• Data provided

━━━━━━━━━━

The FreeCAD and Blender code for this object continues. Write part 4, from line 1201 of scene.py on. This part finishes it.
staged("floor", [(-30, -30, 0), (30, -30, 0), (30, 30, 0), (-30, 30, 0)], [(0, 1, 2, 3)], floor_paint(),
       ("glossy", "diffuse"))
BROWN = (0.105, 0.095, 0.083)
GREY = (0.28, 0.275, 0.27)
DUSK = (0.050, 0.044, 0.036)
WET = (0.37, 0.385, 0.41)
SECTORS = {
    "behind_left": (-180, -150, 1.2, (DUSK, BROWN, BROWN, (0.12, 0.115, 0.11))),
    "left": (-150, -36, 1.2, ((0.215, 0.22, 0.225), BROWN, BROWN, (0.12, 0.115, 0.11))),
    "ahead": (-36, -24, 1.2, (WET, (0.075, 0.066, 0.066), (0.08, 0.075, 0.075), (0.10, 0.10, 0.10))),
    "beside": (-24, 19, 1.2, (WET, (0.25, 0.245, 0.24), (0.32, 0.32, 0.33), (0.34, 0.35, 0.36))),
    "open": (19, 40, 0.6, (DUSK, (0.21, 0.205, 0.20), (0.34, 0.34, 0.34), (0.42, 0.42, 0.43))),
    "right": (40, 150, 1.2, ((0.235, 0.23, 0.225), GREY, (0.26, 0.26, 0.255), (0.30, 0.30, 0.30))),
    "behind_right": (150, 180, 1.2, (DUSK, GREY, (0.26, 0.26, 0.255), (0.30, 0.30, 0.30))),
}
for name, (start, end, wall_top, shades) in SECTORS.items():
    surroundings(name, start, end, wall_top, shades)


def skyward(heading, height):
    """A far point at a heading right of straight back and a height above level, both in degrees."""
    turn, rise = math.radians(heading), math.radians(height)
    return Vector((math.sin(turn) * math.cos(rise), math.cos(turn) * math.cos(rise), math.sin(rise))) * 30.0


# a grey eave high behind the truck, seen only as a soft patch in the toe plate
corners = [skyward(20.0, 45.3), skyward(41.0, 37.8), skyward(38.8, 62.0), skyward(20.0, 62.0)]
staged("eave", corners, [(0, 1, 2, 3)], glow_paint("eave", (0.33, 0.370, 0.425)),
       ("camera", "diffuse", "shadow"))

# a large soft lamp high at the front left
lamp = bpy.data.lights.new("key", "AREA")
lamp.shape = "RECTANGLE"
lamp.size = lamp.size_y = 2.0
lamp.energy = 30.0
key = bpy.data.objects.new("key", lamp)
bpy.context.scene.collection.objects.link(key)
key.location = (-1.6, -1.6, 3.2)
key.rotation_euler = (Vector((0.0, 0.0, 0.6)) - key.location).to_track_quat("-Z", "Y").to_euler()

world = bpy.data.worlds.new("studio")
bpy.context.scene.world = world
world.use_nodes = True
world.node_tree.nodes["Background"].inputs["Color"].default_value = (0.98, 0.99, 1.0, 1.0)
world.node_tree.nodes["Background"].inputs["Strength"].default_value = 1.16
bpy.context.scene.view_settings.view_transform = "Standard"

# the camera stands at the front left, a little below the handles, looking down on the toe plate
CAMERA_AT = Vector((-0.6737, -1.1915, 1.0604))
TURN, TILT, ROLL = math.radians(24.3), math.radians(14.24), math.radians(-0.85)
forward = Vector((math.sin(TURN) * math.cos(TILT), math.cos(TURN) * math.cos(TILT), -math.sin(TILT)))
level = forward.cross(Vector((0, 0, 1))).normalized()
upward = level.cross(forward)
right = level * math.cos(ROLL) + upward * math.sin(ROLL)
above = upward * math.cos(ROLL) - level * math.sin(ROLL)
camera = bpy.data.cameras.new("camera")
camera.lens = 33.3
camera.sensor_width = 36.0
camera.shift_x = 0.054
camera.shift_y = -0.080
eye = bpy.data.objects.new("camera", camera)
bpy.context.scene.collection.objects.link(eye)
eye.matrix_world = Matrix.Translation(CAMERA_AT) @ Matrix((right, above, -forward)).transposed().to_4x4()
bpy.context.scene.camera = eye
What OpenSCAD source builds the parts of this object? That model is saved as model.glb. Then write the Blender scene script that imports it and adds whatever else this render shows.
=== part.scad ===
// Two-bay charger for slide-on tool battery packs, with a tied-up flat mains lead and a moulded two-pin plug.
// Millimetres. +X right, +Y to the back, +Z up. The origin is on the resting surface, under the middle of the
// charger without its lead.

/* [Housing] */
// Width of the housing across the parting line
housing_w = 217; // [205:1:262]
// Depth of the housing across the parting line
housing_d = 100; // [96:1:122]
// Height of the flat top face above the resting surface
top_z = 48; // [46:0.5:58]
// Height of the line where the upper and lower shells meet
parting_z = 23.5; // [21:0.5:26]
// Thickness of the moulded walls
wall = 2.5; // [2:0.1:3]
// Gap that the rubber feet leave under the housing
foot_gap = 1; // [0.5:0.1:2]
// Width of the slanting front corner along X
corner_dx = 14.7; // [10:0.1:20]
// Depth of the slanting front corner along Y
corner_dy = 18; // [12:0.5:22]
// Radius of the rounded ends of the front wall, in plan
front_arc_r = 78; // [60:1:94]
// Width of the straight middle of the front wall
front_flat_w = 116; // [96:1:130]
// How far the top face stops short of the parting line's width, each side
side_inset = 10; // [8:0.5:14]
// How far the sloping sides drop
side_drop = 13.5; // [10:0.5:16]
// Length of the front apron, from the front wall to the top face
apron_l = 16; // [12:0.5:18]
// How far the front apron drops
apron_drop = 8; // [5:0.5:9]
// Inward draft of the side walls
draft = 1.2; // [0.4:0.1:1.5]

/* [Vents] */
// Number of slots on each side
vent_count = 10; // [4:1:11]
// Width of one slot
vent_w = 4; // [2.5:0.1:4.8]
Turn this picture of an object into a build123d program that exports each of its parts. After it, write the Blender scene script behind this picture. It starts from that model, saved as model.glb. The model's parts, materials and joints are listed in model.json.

━━━━━━━━━━

• Stated problem
Lines from the beginning of the data above through the line containing "key.rotation_euler = (Vector((0.0, 0.0, 0.6))" are to be returned exactly, and no others.

• Solution
The FreeCAD and Blender code for this object continues. Write part 4, from line 1201 of scene.py on. This part finishes it.
staged("floor", [(-30, -30, 0), (30, -30, 0), (30, 30, 0), (-30, 30, 0)], [(0, 1, 2, 3)], floor_paint(),
       ("glossy", "diffuse"))
BROWN = (0.105, 0.095, 0.083)
GREY = (0.28, 0.275, 0.27)
DUSK = (0.050, 0.044, 0.036)
WET = (0.37, 0.385, 0.41)
SECTORS = {
    "behind_left": (-180, -150, 1.2, (DUSK, BROWN, BROWN, (0.12, 0.115, 0.11))),
    "left": (-150, -36, 1.2, ((0.215, 0.22, 0.225), BROWN, BROWN, (0.12, 0.115, 0.11))),
    "ahead": (-36, -24, 1.2, (WET, (0.075, 0.066, 0.066), (0.08, 0.075, 0.075), (0.10, 0.10, 0.10))),
    "beside": (-24, 19, 1.2, (WET, (0.25, 0.245, 0.24), (0.32, 0.32, 0.33), (0.34, 0.35, 0.36))),
    "open": (19, 40, 0.6, (DUSK, (0.21, 0.205, 0.20), (0.34, 0.34, 0.34), (0.42, 0.42, 0.43))),
    "right": (40, 150, 1.2, ((0.235, 0.23, 0.225), GREY, (0.26, 0.26, 0.255), (0.30, 0.30, 0.30))),
    "behind_right": (150, 180, 1.2, (DUSK, GREY, (0.26, 0.26, 0.255), (0.30, 0.30, 0.30))),
}
for name, (start, end, wall_top, shades) in SECTORS.items():
    surroundings(name, start, end, wall_top, shades)


def skyward(heading, height):
    """A far point at a heading right of straight back and a height above level, both in degrees."""
    turn, rise = math.radians(heading), math.radians(height)
    return Vector((math.sin(turn) * math.cos(rise), math.cos(turn) * math.cos(rise), math.sin(rise))) * 30.0


# a grey eave high behind the truck, seen only as a soft patch in the toe plate
corners = [skyward(20.0, 45.3), skyward(41.0, 37.8), skyward(38.8, 62.0), skyward(20.0, 62.0)]
staged("eave", corners, [(0, 1, 2, 3)], glow_paint("eave", (0.33, 0.370, 0.425)),
       ("camera", "diffuse", "shadow"))

# a large soft lamp high at the front left
lamp = bpy.data.lights.new("key", "AREA")
lamp.shape = "RECTANGLE"
lamp.size = lamp.size_y = 2.0
lamp.energy = 30.0
key = bpy.data.objects.new("key", lamp)
bpy.context.scene.collection.objects.link(key)
key.location = (-1.6, -1.6, 3.2)
key.rotation_euler = (Vector((0.0, 0.0, 0.6)) - key.location).to_track_quat("-Z", "Y").to_euler()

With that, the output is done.